When the Supreme Court convenes this week, the absence of Earl Warren will mark a new era—but the presence of Warren Burger will not make a dramatic difference. For one thing, Chief Justice Burger will lack the support of his fellow Nixon nominee, Clement Haynsworth of South Carolina, whose approval is by no means certain (see THE NATION). For another, Burger shows no sign of wanting to lead the court in a headlong retreat from the past 16 years. “We are unlikely to see a sudden return to some strange, anti-defendant, anti-Negro, anti-reapportion-ment court,” says Professor Arthur Sutherland of Harvard Law School. “Time is running the other way.”
At least in its first term, the Burger court will be unable to avoid some of the most explosive issues facing the country. Already before the court are cases that concern:
∙RACIAL EQUALITY. The N.A.A.C.P. Legal Defense Fund lawyers have asked the court for a prompt ruling on the recent delay in desegregating Mississippi’s schools. If the court agrees to hear the case, the result could be an early clash with the Nixon Administration, which took the unprecedented step of requesting the halt. Justice Hugo Black, who supervises the Deep South Fifth Circuit for the high court, has asked the Government to reply to the fund’s petition by Oct. 8. Last week Assistant Attorney General Jerris Leonard asserted that a decision to compel desegregation throughout the South this year would be unenforceable. To such critics as the Justice Department’s own civil rights lawyers, this seems a strange stance for an Administration dedicated to law enforcement.

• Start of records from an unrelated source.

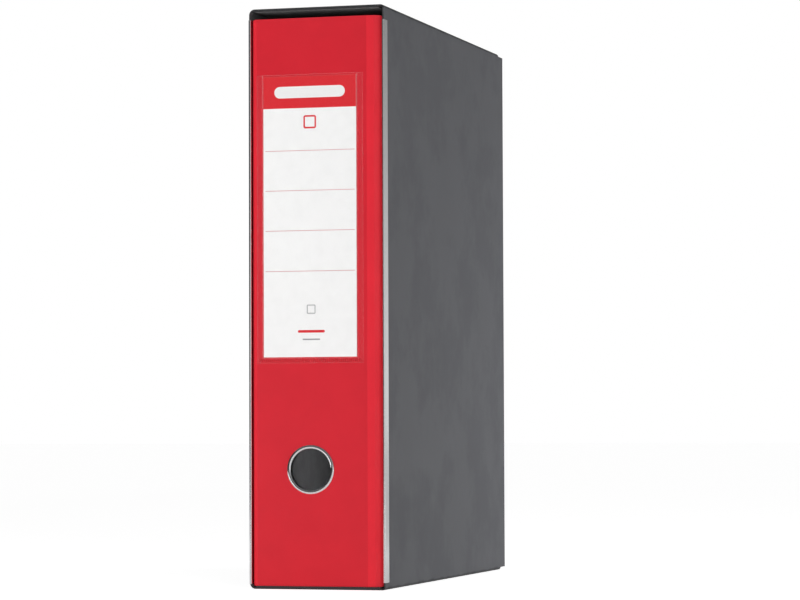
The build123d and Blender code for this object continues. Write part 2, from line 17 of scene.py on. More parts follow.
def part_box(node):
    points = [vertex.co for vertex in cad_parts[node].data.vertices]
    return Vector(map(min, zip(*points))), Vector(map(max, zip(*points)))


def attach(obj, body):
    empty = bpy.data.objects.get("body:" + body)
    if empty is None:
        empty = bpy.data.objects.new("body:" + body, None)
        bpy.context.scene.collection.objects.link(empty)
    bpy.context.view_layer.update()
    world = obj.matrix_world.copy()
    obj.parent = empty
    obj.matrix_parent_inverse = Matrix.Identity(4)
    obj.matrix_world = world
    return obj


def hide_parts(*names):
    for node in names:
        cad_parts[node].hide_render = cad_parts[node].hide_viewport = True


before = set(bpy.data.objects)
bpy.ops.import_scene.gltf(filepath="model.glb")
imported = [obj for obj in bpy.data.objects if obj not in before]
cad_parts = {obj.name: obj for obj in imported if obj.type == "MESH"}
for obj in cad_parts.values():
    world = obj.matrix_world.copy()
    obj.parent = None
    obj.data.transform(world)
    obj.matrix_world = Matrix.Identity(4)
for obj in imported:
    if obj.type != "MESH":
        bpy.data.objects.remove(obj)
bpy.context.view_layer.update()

log = logging.getLogger("lever_arch_file")
MM = 0.001

Feed = float | tuple | NodeSocket
Colour = tuple[float, float, float]


# ---------------------------------------------------------------- node trees
class Sum(Enum):
    """Operations of a Math node used by the finishes."""

    ADD = "ADD"
    SUBTRACT = "SUBTRACT"
    MULTIPLY = "MULTIPLY"
    MAXIMUM = "MAXIMUM"
    MINIMUM = "MINIMUM"
    ABSOLUTE = "ABSOLUTE"
    ROOT = "SQRT"
    SINE = "SINE"
    GREATER = "GREATER_THAN"
    LESS = "LESS_THAN"


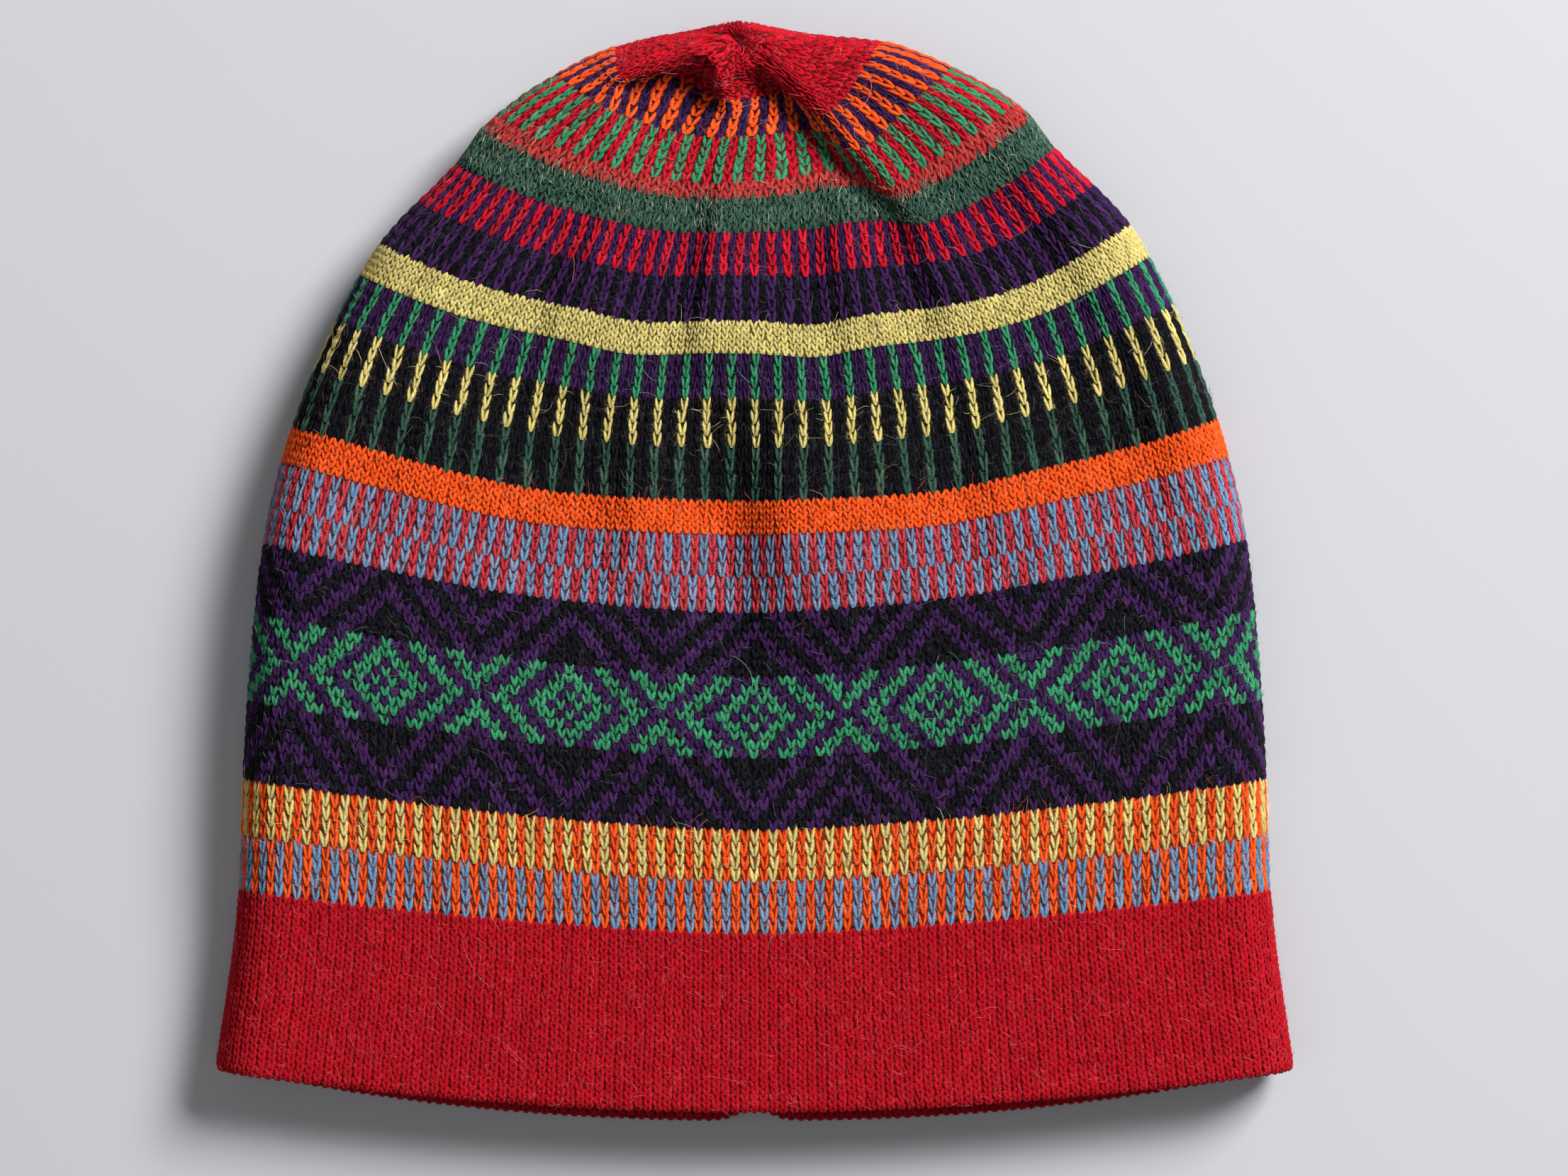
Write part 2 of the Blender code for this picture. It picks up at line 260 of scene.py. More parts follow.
HEM_BANDS = (
    Band("hem", 0.0, 0.1515, 26, ROUND, Chart.PLAIN, Yarn.HEM_RED, Yarn.HEM_RED, Style.HEM),
)
INNER_HEM_BANDS = (
    Band("hem_inside", 0.0, 0.0525, 9, ROUND, Chart.PLAIN, Yarn.HEM_RED, Yarn.HEM_RED,
         Style.HEM),
)
LOWER_BANDS = (
    Band("blue_orange", 0.1515, 0.1945, 4, ROUND, Chart.ALTERNATE, Yarn.ORANGE, Yarn.BLUE,
         Style.CHAIN, (0, 1)),
    Band("yellow_orange", 0.1945, 0.2358, 4, ROUND, Chart.ALTERNATE, Yarn.ORANGE,
         Yarn.YELLOW, Style.CHAIN),
    Band("lower_zigzag", 0.2358, 0.2948, 7, ROUND, Chart.ZIGZAG, Yarn.BLACK, Yarn.PURPLE,
         Style.MOSAIC, (-11, 0)),
)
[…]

∙CRIMINAL JUSTICE. One of the oldest issues on the docket is capital punishment. Paradoxically, the crime-conscious U.S. has not executed a single person in more than two years. Whether that moratorium continues may depend largely on the fate of a Negro named William Maxwell, who has been condemned to death in Arkansas for raping a white woman. Among other things, Maxwell argues that his 14th Amendment right to due process was violated because there were no statutory standards to govern the jury’s decision on whether he should be executed or imprisoned. Although the Justices are quite unlikely to abolish capital punishment, they could rule in favor of Maxwell on the jury issue, which might persuade the states to set limits on how and when the penalty can be imposed.
∙RIGHT OF DISSENT. The judges will hear four cases that test whether a man threatened with prosecution under a state law for exercising his right of free speech may ask a federal court to strike down that law. In one case, a group of antiwar demonstrators in Texas had persuaded a federal court that it did indeed have the power to void a state law that banned “loud and vociferous language calculated to disturb.”
∙RIGHTS OF THE POOR. The most important welfare suit now on the agenda argues that California may not revoke a person’s benefits without first granting him a hearing before an impartial referee. California regulations, like those of many other states, entitle a person to such a hearing only after he is notified that his payments will be terminated. Thus, a person’s benefits often cease before he has a chance to challenge the decision by presenting evidence to someone in authority besides his caseworker.
∙CHURCH AND STATE. A New York City case attacks as unconstitutional the property-tax exemption enjoyed by religious organizations. The petitioner argues that this tax break violates the rule of separation of church and state.
With the composition of the court changing, who will become the dominant personality? Several law professors discount Burger in favor of Black, 83, who shaped much of the court’s doctrine during the Warren era. “He is the only man whose philosophy will appeal to a majority of old and new members,” says the University of Chicago’s Philip Kurland. Others believe that Justice Brennan will lead the court in certain areas, such as free speech. Harvard Law Professor Alan Dershowitz predicts great influence in some cases for Justice John Marshall Harlan, the Warren court’s most frequent dissenter against the use of judicial solutions for social problems. The Burger court, more often than not, may find itself espousing Harlan’s judicial philosophy, which Dershowitz says is “You don’t reverse decisions no matter how wrong you think they are.”